My wife’s two sisters stood with her, and I chose my one brother and her brother. I also have four other sisters, but if they had been included too, I would have needed four more guys-- I don’t even have that many male friends! We gave my sisters parts in the ceremony and it worked out great for everyone.
I’ll talk to my brother, I will. I was trying to feel out beforehand wether or not it’d be worth it to bring this up with him. I do NOT want to make him or his fiancee feel horrible about this. I don’t feel horrible…just slighted.
They’ll be getting back from their vacation next week (where he proposed to her in front of her whole family). I’ll give some time for that excitement to die down before I remind him that he forgot about me. sniffle sniffle
With one exception, all the western-style weddings I’ve attended (i.e., the kind in which there is a wedding party), all the brides’ and grooms’ siblings were included in the wedding party. The one exception was a case in which the bride had something like a dozen siblings.

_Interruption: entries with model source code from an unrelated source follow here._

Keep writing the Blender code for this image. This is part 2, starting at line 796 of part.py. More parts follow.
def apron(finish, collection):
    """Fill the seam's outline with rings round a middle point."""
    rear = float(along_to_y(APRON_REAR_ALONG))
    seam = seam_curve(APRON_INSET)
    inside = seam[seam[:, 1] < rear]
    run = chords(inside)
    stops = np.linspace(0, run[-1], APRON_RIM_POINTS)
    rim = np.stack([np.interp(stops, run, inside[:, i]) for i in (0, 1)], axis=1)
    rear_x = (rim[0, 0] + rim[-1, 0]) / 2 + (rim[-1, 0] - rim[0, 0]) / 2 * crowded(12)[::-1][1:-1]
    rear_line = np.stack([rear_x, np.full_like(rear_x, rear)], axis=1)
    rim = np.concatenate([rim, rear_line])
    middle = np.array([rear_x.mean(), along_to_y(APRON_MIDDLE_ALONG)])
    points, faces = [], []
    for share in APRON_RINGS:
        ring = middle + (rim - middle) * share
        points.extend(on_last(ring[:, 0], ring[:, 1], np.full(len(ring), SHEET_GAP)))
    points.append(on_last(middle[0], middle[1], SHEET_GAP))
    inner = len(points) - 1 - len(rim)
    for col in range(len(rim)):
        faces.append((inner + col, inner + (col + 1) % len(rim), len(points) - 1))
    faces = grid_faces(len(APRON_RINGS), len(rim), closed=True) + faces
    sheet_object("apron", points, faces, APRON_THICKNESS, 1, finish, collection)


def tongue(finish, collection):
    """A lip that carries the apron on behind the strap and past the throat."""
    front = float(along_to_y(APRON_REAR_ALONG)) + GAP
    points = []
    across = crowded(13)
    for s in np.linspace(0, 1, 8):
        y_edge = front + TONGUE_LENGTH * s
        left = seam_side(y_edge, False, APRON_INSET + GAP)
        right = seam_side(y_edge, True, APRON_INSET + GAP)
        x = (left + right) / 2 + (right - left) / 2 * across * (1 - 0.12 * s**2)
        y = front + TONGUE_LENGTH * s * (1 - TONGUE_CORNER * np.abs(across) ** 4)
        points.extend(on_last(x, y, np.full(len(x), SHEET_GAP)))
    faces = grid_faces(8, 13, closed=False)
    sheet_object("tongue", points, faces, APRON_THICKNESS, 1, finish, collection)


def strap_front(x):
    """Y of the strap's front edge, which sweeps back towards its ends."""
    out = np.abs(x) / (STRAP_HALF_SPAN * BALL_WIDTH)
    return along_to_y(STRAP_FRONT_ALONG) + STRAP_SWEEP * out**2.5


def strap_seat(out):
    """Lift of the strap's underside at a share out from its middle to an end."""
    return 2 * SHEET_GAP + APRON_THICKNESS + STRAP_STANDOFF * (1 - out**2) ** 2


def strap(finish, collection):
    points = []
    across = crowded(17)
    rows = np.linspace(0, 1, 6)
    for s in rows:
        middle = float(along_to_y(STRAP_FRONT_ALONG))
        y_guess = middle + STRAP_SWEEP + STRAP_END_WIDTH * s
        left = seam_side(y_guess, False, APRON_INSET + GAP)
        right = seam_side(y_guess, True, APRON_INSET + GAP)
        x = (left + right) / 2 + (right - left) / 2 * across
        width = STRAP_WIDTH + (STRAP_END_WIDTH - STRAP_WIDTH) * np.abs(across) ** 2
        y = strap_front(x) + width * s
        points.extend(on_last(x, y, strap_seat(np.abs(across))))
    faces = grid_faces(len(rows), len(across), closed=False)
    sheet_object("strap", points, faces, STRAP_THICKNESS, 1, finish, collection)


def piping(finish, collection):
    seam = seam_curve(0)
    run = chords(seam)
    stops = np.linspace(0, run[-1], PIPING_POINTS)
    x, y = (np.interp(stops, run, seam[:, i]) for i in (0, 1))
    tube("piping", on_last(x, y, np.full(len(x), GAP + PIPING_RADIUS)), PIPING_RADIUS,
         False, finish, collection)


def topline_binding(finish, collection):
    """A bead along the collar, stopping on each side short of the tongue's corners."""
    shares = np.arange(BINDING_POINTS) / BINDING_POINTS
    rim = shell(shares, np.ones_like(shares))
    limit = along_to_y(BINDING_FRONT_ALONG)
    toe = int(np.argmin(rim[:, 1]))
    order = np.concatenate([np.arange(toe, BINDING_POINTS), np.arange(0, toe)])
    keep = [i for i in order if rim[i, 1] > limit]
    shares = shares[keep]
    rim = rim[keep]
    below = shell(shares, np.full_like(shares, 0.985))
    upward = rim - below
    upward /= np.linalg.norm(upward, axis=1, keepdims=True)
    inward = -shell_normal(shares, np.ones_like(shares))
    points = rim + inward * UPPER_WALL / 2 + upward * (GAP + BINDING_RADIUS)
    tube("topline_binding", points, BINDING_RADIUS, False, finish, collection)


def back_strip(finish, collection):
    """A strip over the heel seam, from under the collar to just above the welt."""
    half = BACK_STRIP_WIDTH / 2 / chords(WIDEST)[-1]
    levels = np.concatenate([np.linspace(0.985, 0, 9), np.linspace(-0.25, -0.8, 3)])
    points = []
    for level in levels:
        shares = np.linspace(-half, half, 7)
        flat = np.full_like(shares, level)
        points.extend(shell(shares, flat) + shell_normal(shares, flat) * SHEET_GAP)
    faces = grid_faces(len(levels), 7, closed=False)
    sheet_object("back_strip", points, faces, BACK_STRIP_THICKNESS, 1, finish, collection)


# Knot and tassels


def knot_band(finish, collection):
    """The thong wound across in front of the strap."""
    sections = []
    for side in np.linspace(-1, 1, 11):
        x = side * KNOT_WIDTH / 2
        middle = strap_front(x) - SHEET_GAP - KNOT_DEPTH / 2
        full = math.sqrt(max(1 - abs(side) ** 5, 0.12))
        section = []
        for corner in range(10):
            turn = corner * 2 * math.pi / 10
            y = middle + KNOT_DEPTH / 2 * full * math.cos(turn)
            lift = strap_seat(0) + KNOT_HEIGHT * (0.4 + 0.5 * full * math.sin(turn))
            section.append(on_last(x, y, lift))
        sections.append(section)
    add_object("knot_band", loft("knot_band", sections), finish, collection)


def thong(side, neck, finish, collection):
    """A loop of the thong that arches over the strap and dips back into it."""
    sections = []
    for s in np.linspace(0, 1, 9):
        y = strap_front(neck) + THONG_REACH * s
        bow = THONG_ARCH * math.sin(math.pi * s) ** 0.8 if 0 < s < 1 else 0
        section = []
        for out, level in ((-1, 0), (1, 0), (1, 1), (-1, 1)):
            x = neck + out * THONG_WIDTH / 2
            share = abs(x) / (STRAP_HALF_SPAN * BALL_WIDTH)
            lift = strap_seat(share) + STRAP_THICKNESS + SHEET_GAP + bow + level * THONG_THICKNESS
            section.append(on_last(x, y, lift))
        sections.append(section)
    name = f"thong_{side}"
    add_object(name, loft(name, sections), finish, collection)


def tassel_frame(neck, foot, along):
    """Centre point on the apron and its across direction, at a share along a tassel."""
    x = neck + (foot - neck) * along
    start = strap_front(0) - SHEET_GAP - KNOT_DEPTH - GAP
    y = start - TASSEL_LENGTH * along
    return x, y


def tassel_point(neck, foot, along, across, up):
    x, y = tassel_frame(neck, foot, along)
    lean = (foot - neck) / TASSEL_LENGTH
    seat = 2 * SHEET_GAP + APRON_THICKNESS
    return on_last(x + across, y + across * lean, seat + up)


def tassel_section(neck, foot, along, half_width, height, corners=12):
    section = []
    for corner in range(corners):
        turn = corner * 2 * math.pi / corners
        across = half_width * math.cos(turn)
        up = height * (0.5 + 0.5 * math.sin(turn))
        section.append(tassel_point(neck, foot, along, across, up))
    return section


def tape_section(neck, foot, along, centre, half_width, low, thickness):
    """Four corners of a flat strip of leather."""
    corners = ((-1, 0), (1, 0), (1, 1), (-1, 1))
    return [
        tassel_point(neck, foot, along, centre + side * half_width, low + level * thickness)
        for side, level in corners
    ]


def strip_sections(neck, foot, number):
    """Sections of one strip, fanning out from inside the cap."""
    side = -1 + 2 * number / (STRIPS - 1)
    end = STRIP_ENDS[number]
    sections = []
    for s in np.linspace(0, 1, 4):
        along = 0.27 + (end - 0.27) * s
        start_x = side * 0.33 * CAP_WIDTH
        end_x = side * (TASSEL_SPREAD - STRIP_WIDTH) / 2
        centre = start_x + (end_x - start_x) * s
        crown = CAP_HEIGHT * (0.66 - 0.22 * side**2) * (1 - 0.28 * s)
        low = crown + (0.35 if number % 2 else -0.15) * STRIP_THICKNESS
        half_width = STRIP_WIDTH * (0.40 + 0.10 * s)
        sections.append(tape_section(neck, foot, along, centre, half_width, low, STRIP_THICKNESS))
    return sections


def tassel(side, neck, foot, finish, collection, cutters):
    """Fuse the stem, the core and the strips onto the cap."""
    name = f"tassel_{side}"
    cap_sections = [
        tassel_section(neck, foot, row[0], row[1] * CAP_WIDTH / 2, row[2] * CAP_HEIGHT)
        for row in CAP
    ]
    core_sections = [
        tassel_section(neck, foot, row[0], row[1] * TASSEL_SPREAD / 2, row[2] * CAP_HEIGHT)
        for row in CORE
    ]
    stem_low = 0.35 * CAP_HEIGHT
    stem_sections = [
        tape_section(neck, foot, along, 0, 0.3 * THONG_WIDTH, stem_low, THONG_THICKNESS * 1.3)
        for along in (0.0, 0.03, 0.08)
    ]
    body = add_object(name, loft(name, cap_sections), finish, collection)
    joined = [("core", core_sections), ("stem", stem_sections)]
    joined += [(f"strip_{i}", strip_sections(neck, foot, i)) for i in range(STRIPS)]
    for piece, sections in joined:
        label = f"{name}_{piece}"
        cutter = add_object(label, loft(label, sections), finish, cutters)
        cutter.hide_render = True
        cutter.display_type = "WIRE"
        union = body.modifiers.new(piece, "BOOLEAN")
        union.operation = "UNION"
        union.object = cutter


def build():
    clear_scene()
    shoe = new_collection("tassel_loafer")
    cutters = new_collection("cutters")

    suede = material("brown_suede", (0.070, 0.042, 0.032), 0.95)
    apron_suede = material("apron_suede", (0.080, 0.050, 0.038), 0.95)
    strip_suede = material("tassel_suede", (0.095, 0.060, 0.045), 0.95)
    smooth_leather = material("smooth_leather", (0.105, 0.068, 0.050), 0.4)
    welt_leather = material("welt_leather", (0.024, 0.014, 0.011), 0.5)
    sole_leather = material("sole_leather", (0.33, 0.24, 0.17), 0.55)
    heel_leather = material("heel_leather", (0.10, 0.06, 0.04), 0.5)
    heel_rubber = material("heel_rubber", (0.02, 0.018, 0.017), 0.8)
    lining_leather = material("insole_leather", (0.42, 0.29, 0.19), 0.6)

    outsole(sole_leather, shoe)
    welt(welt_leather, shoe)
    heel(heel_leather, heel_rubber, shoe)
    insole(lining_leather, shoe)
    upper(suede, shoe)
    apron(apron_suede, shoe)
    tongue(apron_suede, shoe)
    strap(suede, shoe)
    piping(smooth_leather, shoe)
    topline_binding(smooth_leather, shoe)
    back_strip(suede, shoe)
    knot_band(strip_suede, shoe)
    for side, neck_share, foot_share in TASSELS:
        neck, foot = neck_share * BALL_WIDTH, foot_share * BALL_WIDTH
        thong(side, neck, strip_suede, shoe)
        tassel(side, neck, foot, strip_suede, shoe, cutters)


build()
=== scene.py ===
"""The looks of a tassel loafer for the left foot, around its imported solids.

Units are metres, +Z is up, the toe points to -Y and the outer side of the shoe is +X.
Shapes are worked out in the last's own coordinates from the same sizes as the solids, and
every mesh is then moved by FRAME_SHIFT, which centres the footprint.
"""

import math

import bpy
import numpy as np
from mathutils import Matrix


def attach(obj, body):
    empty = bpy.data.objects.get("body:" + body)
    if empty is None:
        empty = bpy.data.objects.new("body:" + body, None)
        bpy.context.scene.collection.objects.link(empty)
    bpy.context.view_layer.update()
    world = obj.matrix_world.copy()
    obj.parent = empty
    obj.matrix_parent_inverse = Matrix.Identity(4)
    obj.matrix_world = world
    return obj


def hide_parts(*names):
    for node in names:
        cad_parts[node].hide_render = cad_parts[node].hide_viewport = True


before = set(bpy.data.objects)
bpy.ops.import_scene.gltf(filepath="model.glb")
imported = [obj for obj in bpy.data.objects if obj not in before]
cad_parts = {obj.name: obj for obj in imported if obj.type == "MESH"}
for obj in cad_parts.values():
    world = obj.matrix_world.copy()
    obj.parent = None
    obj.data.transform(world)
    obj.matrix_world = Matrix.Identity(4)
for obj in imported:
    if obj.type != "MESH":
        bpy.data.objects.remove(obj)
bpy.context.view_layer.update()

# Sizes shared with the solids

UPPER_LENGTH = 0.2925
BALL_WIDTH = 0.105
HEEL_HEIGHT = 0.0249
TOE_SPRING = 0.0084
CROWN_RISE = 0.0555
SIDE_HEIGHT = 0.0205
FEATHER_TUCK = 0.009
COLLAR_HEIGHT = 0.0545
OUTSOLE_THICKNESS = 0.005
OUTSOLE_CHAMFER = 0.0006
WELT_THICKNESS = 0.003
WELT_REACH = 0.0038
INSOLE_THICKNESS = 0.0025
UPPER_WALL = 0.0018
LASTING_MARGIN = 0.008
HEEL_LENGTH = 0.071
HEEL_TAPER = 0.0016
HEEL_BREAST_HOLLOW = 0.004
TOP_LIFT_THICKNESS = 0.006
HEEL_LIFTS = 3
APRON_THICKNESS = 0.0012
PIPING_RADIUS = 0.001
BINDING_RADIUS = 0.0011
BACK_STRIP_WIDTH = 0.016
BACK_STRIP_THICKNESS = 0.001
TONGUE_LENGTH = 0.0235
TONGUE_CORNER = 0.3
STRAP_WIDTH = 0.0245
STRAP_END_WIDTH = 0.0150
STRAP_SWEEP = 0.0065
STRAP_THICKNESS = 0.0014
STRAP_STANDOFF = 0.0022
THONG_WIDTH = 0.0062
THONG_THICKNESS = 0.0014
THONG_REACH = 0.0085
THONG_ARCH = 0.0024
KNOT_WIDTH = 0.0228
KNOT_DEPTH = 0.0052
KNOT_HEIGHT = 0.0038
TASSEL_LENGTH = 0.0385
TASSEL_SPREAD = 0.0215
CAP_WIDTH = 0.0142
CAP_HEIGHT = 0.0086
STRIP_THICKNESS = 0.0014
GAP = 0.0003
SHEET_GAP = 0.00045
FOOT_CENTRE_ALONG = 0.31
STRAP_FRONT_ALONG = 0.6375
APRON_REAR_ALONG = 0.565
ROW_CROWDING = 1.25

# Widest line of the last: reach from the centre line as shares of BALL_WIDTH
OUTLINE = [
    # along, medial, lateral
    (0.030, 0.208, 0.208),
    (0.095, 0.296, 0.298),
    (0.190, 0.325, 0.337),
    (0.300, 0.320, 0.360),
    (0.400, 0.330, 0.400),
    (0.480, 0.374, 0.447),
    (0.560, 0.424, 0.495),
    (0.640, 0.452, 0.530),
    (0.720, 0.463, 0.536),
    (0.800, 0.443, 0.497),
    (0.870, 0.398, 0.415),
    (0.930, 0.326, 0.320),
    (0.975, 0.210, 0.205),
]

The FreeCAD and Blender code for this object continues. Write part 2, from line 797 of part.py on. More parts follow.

Well, keep us posted. I’m curious to hear what he says about it. And if he does ask you to stand up, here’s hoping the dresses aren’t pink and poofy.
The giant wedding I went to not only had a dozen attendants and groomsmen plus the little people, but they flew the relatives in from Italy and did the entire full-blown catholic ceremony it both English and Italian. I was exhausted before we even got to the reception!!!
Well, in my eyes, family is more important than friends. I’m sorry, I’m just really close to my family and if I had to make the choice between my best friend and my sister, I’d choose my sister.
That said, and having that view - My best friend got married last year, and she wanted me to be a bridesmaid. Her husband-to-be is Hispanic, and his mother FLIPPED OUT because his older sister wasn’t chosen to be a bridesmaid. My best friend had chosen her older sister to be Matron of Honor, her sister, myself, and one other friend to be bridesmaids.
After witnessing a really horrible incident between her future mother-in-law (very controlling Hispanic women; think of the general stereotype you have for that kind of person, and she’s it) and herself where my friend was almost in tears over her wedding, I informed her that I wouldn’t be able to afford the bridesmaid gown and so her fiancee’s older sister could be in the wedding party - that I really wish I could be her bridesmaid, because she’s my best friend, but because I couldn’t do it anyway…
It wasn’t entirely false, but it solved the problem. I’m more likely to err on the side of family, personally.
However, it IS the bride and groom’s day - they can choose whoever the hell they want.
~Tasha
I was a groomsman when my sister got married (3 on each side), but my sister wasn’t in the wedding party at all when I got married. This was partially because she’d given birth only a few months previously (and brought the baby to the ceremony), but also because my wife didn’t have any female attendants–her entire side of the wedding party was male (as was mine, at 2 each) and none were family. Her brother gave her away, my brother-in-law (sister’s hubby) did a reading, and I’m sure my sister was relieved to not have to stand up there as the only “girl” (aside from the bride) the whole time.
One point to consider is that your brother appears to belong to a group (men) that tends not to consider weddings nearly as significant as others might. It’s perfectly possible he is close to clueless about your feelings. To the extent that he’s thought about it, he might naively regard asking you to be involved as an imposition. Perhaps a short chat will help to sort things out.